Every year, the Supreme Council of Universities in Egypt determines the number of students who are offered admission to public and private universities according to the number of vacant places, not according to the number of students who pass pre-college education. This has led to a rise in university admission rates, especially to medicine, pharmacy and engineering. Every July, the Supreme Council of Universities convenes and decides on the number of students faculties in universities across the country can accommodate.
On the fact that the students attribute the cheating to the exams’ difficulty, Mogheeth said, “There must be [difficult] questions to gauge the students’ various levels.
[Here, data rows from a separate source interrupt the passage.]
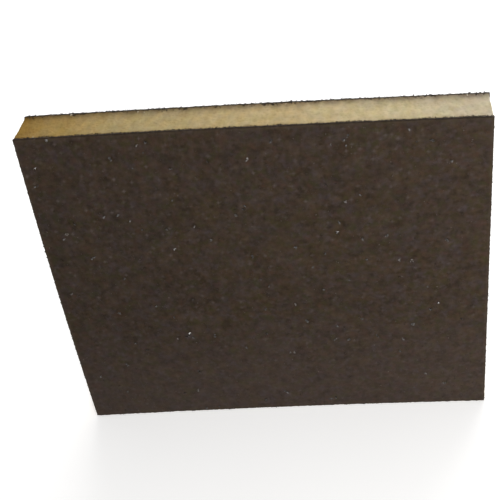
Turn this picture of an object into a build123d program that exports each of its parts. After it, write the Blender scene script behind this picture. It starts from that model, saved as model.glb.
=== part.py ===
from build123d import *
import os

# Double-sided foam sanding pad, in millimetres.
# The pad stands on one long cut edge: X runs along its length, Z up its width,
# and Y through its thickness, with the front abrasive face looking towards -Y.
# The origin is the centre of the bottom edge.

# Driving dimensions
pad_length = 120.0
pad_width = 100.0
pad_thickness = 12.5
corner_radius = 0.3

# One abrasive coating, from the foam outwards: (layer name, thickness)
coating_layers = [
    ("barrier_coat", 0.20),
    ("make_coat", 0.15),
    ("grain_layer", 0.30),
    ("size_coat", 0.15),
]

# Worked out from the driving dimensions
coating_thickness = sum(thickness for layer, thickness in coating_layers)
foam_thickness = pad_thickness - 2 * coating_thickness
pad_mid_height = pad_width / 2

os.makedirs("parts", exist_ok=True)


def sheet_between(inner_y, outer_y):
    """One flat layer of the pad: the die-cut outline, filled from inner_y to outer_y."""
    face_plane = Plane(origin=(0, inner_y, pad_mid_height), x_dir=(1, 0, 0), z_dir=(0, 1, 0))
    with BuildPart() as layer:
        with BuildSketch(face_plane):
            RectangleRounded(pad_length, pad_width, corner_radius)
        extrude(amount=outer_y - inner_y)
    return layer


# Foam core: one slab of open-cell foam, cut through together with its coatings
foam_core = sheet_between(-foam_thickness / 2, foam_thickness / 2)
foam_core.part.label = "foam_core"
export_step(foam_core.part, "parts/foam_core.step")

# Coatings: the same four layers on both faces, each lying on the one below it
for side, outward in (("front", -1), ("back", 1)):
    layer_start = foam_thickness / 2
    for layer_name, layer_thickness in coating_layers:
        layer_end = layer_start + layer_thickness
        coat = sheet_between(outward * layer_start, outward * layer_end)
        coat.part.label = f"{side}_{layer_name}"
        export_step(coat.part, f"parts/{side}_{layer_name}.step")
        layer_start = layer_end
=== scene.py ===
import math

import bmesh
import bpy
import numpy as np
from mathutils import Matrix, Vector, noise


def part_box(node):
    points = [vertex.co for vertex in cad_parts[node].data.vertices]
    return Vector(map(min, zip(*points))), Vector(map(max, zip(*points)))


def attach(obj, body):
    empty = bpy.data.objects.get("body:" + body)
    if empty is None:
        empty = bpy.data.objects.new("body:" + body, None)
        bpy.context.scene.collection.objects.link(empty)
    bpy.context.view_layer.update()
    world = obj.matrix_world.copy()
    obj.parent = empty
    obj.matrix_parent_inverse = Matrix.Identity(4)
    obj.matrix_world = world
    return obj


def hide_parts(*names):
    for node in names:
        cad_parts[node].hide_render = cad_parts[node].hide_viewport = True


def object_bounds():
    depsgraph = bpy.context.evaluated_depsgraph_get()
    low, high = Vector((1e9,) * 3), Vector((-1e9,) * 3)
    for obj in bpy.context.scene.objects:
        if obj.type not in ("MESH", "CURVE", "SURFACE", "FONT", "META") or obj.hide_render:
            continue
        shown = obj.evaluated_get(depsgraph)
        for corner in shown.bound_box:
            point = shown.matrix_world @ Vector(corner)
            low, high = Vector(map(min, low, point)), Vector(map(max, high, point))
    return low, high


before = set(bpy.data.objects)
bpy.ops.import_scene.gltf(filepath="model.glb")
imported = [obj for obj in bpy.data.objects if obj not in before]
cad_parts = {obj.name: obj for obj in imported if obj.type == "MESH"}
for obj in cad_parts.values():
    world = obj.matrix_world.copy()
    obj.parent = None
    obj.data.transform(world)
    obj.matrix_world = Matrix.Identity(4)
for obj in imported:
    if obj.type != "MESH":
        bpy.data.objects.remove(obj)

cad_low, cad_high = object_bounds()

# ---------------------------------------------------------------------------
# Sizes and places, in metres, and colours
# ---------------------------------------------------------------------------
MM = 0.001
HALF_LENGTH = cad_high.x
WIDTH = cad_high.z
HALF_WIDTH = WIDTH / 2
CORNER = 0.3 * MM
FOAM_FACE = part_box("foam_core")[1].y
BARRIER_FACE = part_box("back_barrier_coat")[1].y
MAKE_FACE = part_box("back_make_coat")[1].y

# The soft pad is never quite flat or square: how far its corners are twisted, its middle lies
# back from its ends, and the middle of its left end stands out
TWIST = 1.2 * MM
HOLLOW = 0.6 * MM
LEFT_BOW = 0.5 * MM

# Distances between neighbouring points of the meshes, the steps round a corner of the outline, and
# the rings drawn in over a flat face
FOAM_SPACING = 0.28 * MM
SKIN_SPACING = 0.38 * MM
RIM_SPACING = 0.30 * MM
ARC_STEPS = 2
CAP_SCALES = (0.2, 0.4, 0.6, 0.8)

# The foam's cut edge: its hollow, slow sway and fuzz, its open cells, and the strip beside a coat
# where they fade out
FOAM_WAIST = 0.08 * MM
FOAM_SWAY = 0.14 * MM
FOAM_FUZZ = 0.05 * MM
CELL_SIZE = 0.8 * MM
CELL_DEPTH = 0.20 * MM
COAT_HOLD = 0.8 * MM
CRUMBS = 40

# How far a film's cut edge strays from the cut
BARRIER_RAGGED = 0.10 * MM
MAKE_RAGGED = 0.14 * MM
SKIN_RAGGED = 0.10 * MM

# The size coat: its height over the make coat, the grains' relief in it, its fall at the rim, how
# far in from the rim it is worn and painted with sheen, and the share of grains that show pale through it
SKIN_HEIGHT = 0.12 * MM
SKIN_RELIEF = 0.28 * MM
RIM_FALL = 0.08 * MM
RIM_WIDTH = 0.9 * MM
PALE_SHARE = 0.034

# Crystals: how many stand on a face and along its rim, and how large they are
FACE_CRYSTALS = 6000
RIM_CRYSTALS = 3000
RIM_CLUSTERS = 220
CLUSTER_CRYSTALS = 9
BARE_GROUPS = 100
CRYSTAL_SIZE = 0.32 * MM

# Each side's direction, its random seed, and how far its crystals lie over the foam and stand out
SIDES = {"front": -1, "back": 1}
SEEDS = {"front": 11, "back": 23}
SPILL = {"front": 0.60 * MM, "back": 1.1 * MM}
STAND = {"front": 0.20 * MM, "back": 0.70 * MM}

# Colours that a material mixes in or multiplies by
YELLOWER = (1.01, 0.94, 0.78, 1)
GREENER = (0.94, 1.00, 0.86, 1)
PAINTED_CELL_SHADE = (0.86, 0.82, 0.76, 1)
TORN_FOAM = (0.66, 0.60, 0.47, 1)
RED_RESIN = (0.0330, 0.0200, 0.0145, 1)
OLIVE_RESIN = (0.0262, 0.0216, 0.0106, 1)
VIOLET_RESIN = (0.0345, 0.0254, 0.0215, 1)
PALE_GRAIN = (0.072, 0.058, 0.053, 1)
FLOOR_SHEEN = (0.130, 0.100, 0.098, 1)
WORN_RESIN_AND_SHEEN = (0.046, 0.033, 0.022, 1)
GRAIN_SHADE = (0.80, 0.77, 0.74, 1)
RESIN_FILM = (0.040, 0.030, 0.023, 1)

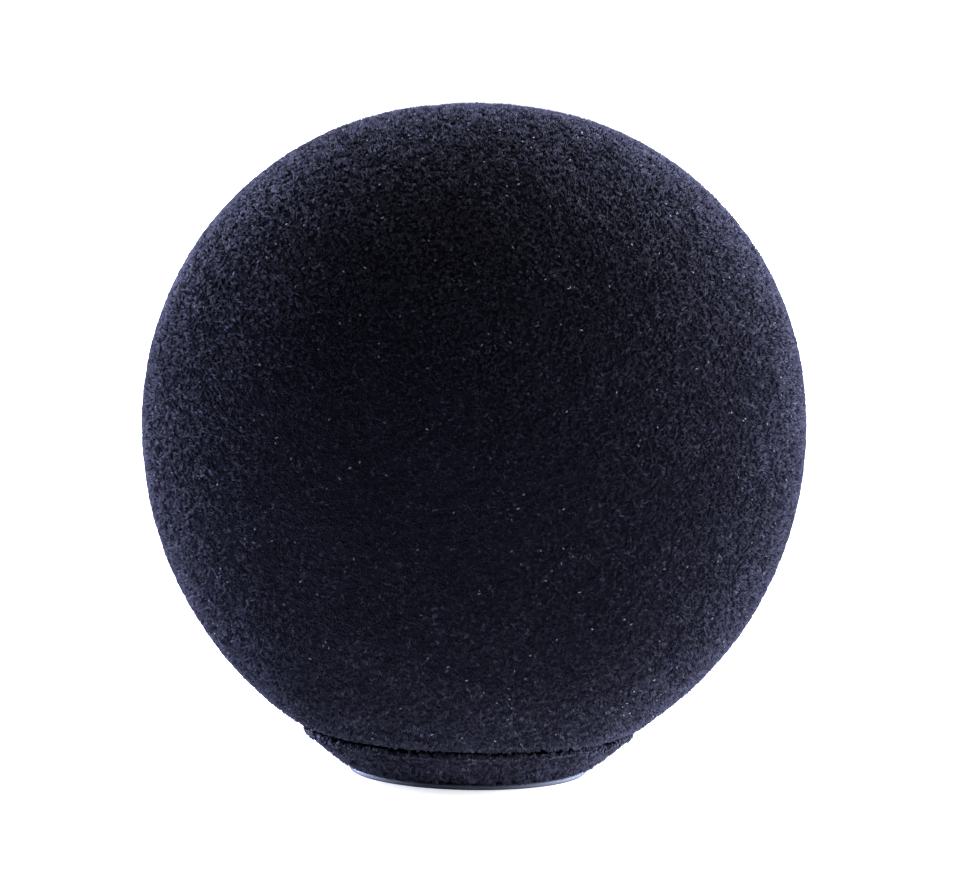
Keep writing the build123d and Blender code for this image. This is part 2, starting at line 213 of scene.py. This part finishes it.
# ---- Materials -------------------------------------------------------------------------------------------
class Nodes:
    """Builds one material's node tree. Sizes and depths are in millimetres."""

    def __init__(self, name, **values):
        self.material = bpy.data.materials.new(name)
        self.material.use_nodes = True
        self.tree = self.material.node_tree
        self.shader = self.tree.nodes["Principled BSDF"]
        self.place = self.tree.nodes.new("ShaderNodeTexCoord").outputs["Object"]
        for key, value in values.items():
            self.shader.inputs[key.replace("_", " ")].default_value = value

    def node(self, kind, **values):
        made = self.tree.nodes.new(kind)
        for key, value in values.items():
            made.inputs[key.replace("_", " ")].default_value = value
        return made

    def link(self, a, b):
        self.tree.links.new(a, b)

    def noise(self, size, detail=3.0, roughness=0.55, stretch=(1.0, 1.0, 1.0)):
        made = self.node("ShaderNodeTexNoise", Scale=1.0 / (size * MM), Detail=detail, Roughness=roughness)
        mapping = self.node("ShaderNodeMapping", Scale=stretch)
        self.link(self.place, mapping.inputs["Vector"])
        self.link(mapping.outputs["Vector"], made.inputs["Vector"])
        return made.outputs["Fac"]

    def cells(self, size, feature="F1"):
        made = self.node("ShaderNodeTexVoronoi", Scale=1.0 / (size * MM))
        made.feature = feature
        self.link(self.place, made.inputs["Vector"])
        return made.outputs["Distance"]

    def math(self, kind, *values):
        made = self.tree.nodes.new("ShaderNodeMath")
        made.operation = kind
        for socket, value in zip(made.inputs, values):
            if isinstance(value, bpy.types.NodeSocket):
                self.link(value, socket)
            else:
                socket.default_value = value
        return made.outputs[0]

    def ramp(self, source, *stops):
        made = self.tree.nodes.new("ShaderNodeValToRGB")
        for i, (place, color) in enumerate(stops):
            if i > 1:
                made.color_ramp.elements.new(place)
            made.color_ramp.elements[i].position = place
            value = color if hasattr(color, "__len__") else (color, color, color)
            made.color_ramp.elements[i].color = (*value, 1.0)
        self.link(source, made.inputs["Fac"])
        return made.outputs["Color"]

    def mix(self, share, a, b):
        made = self.tree.nodes.new("ShaderNodeMix")
        made.data_type = "RGBA"
        for value, socket in ((share, made.inputs[0]), (a, made.inputs[6]), (b, made.inputs[7])):
            if isinstance(value, bpy.types.NodeSocket):
                self.link(value, socket)
            else:
                socket.default_value = value if socket == made.inputs[0] else (*value, 1.0)
        return made.outputs[2]

    def color(self, source):
        self.link(source, self.shader.inputs["Base Color"])
        return self

    def rough(self, source, low, high):
        self.link(self.ramp(source, (0.25, low), (0.75, high)), self.shader.inputs["Roughness"])
        return self

    def bump(self, *layers):
        """Layers of (height socket, depth), each on top of the one before."""
        normal = None
        for source, depth in layers:
            made = self.node("ShaderNodeBump", Strength=1.0, Distance=depth * MM)
            self.link(source, made.inputs["Height"])
            if normal is not None:
                self.link(normal, made.inputs["Normal"])
            normal = made.outputs["Normal"]
        self.link(normal, self.shader.inputs["Normal"])
        return self


def shade(color, factor):
    return tuple(c * factor for c in color)


def pile_cloth():
    """The knitted back of the pile."""
    n = Nodes("pile_cloth", Specular_IOR_Level=0.0)
    cloud = n.ramp(n.noise(7.0, 4.0), (0.35, (0.0045, 0.0046, 0.0070)), (0.65, (0.0070, 0.0072, 0.0110)))
    grain = n.ramp(n.noise(0.42, 3.0, 0.7),
                   (0.42, (0.0025, 0.0026, 0.0040)), (0.66, (0.0110, 0.0113, 0.0172)))
    n.color(n.mix(0.5, cloud, grain))
    n.rough(n.noise(1.2), 0.85, 1.0)
    return n.bump((n.noise(1.1, 2.0), 0.20), (n.noise(0.33, 3.0, 0.7), 0.15)).material


def fibre(name, color, roughness=0.6):
    return Nodes(name, Base_Color=(*color, 1.0), Roughness=roughness, Specular_IOR_Level=0.05,
                 Specular_Tint=(0.5, 0.5, 1.0, 1.0), Sheen_Weight=0.12, Sheen_Roughness=0.35,
                 Sheen_Tint=(0.48, 0.48, 0.78, 1.0)).material


def moulded(name, color, texture, roughness, depth=0.02):
    """Moulded plastic with a fine even texture, faint flow marks and a little handling shine."""
    n = Nodes(name, Specular_IOR_Level=0.45)
    flow = n.ramp(n.noise(9.0, 4.0), (0.3, shade(color, 0.85)), (0.7, shade(color, 1.2)))
    dust = n.ramp(n.noise(0.6, 4.0, 0.7), (0.62, shade(color, 1.0)), (0.80, shade(color, 1.8)))
    n.color(n.mix(0.25, flow, dust))
    n.rough(n.noise(2.4, 4.0), *roughness)
    return n.bump((n.cells(texture), depth), (n.noise(texture * 0.5, 2.0), depth * 0.6)).material


def steel(name):
    """Blackened steel with fine turning marks."""
    n = Nodes(name, Metallic=1.0)
    n.color(n.ramp(n.noise(1.2, 4.0), (0.35, (0.10, 0.10, 0.105)), (0.70, (0.36, 0.36, 0.37))))
    n.rough(n.noise(0.5), 0.28, 0.50)
    return n.bump((n.noise(0.10, 2.0, stretch=(0.2, 0.2, 3.0)), 0.006)).material


def smooth_rubber(name, color, roughness, depth=0.008):
    """Moulded rubber: soft sheen, cloudy bloom and specks of dust."""
    n = Nodes(name, Specular_IOR_Level=0.5)
    bloom = n.ramp(n.noise(5.0, 5.0), (0.35, shade(color, 0.8)), (0.70, shade(color, 1.35)))
    specks = n.ramp(n.noise(0.35, 3.0, 0.7), (0.68, shade(color, 1.0)), (0.78, shade(color, 3.0)))
    n.color(n.mix(0.3, bloom, specks))
    n.rough(n.noise(1.6, 4.0), *roughness)
    return n.bump((n.noise(0.22, 3.0), depth), (n.noise(3.0, 2.0), 0.02)).material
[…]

Requesting easy exam questions is a vacuous and meaningless [request].”
At the end of each scholastic year, the Egyptian government is hit with incidents of collective fraud in the form of exam leaks on social media, which seem to be inviting students to stand together for a better fraudulent system.
For his part, head of the Education Committee in the former Egyptian parliament Shaaban Abdel-Alim attributed the spread of mass cheating and exam leaks to the fact that some students are able to intimidate exam proctors.
He told Al-Monitor, “This is one of the negatives after the January 25 Revolution, which, although it was a revolution against injustice, resulted in [weaker control over the citizens] because of the lack of security for a while. … The phenomenon of leaking exams can be chalked up partly to psychological motives. But the most dangerous factor is the collapse of the education system in Egypt, which has been hit by backwardness.”